- [Objective]:
Can you write out all of the material below, word for word?

┌──

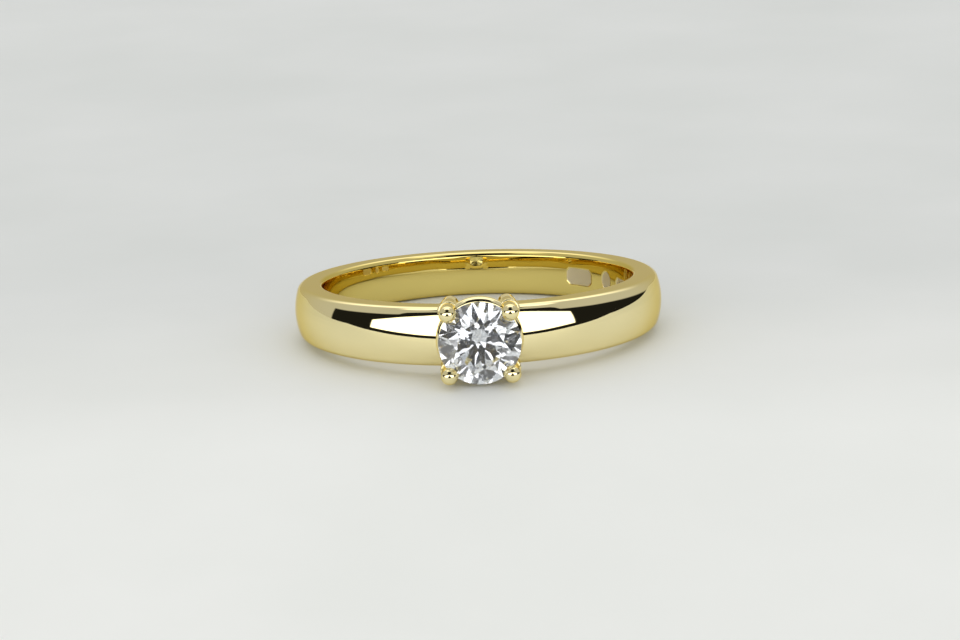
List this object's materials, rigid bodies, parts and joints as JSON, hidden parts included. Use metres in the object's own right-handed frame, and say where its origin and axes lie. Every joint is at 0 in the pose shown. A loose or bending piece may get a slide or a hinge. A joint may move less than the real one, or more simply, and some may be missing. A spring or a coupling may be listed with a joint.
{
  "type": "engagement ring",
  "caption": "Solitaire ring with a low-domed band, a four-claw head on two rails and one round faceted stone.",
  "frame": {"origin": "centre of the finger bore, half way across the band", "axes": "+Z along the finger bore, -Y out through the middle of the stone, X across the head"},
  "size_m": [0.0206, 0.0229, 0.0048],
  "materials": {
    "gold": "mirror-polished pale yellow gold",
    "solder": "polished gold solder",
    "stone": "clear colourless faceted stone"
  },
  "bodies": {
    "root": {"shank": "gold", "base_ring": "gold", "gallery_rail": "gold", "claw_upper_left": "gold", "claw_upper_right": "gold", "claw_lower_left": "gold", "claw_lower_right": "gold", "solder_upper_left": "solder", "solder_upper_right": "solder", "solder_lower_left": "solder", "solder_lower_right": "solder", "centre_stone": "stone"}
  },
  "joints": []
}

└──

- [Result for this exercise]:
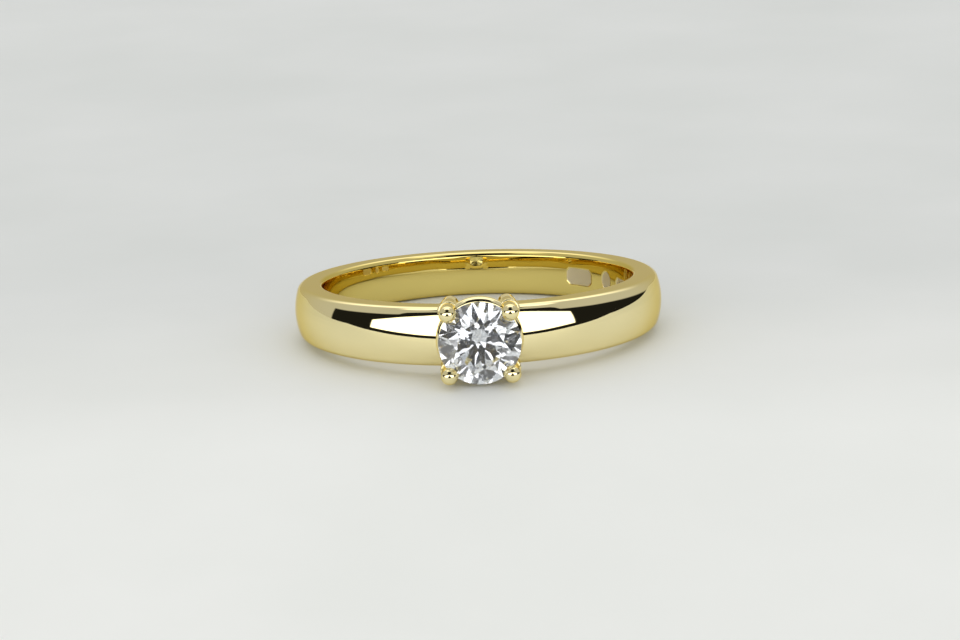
List this object's materials, rigid bodies, parts and joints as JSON, hidden parts included. Use metres in the object's own right-handed frame, and say where its origin and axes lie. Every joint is at 0 in the pose shown. A loose or bending piece may get a slide or a hinge. A joint may move less than the real one, or more simply, and some may be missing. A spring or a coupling may be listed with a joint.
{
  "type": "engagement ring",
  "caption": "Solitaire ring with a low-domed band, a four-claw head on two rails and one round faceted stone.",
  "frame": {"origin": "centre of the finger bore, half way across the band", "axes": "+Z along the finger bore, -Y out through the middle of the stone, X across the head"},
  "size_m": [0.0206, 0.0229, 0.0048],
  "materials": {
    "gold": "mirror-polished pale yellow gold",
    "solder": "polished gold solder",
    "stone": "clear colourless faceted stone"
  },
  "bodies": {
    "root": {"shank": "gold", "base_ring": "gold", "gallery_rail": "gold", "claw_upper_left": "gold", "claw_upper_right": "gold", "claw_lower_left": "gold", "claw_lower_right": "gold", "solder_upper_left": "solder", "solder_upper_right": "solder", "solder_lower_left": "solder", "solder_lower_right": "solder", "centre_stone": "stone"}
  },
  "joints": []
}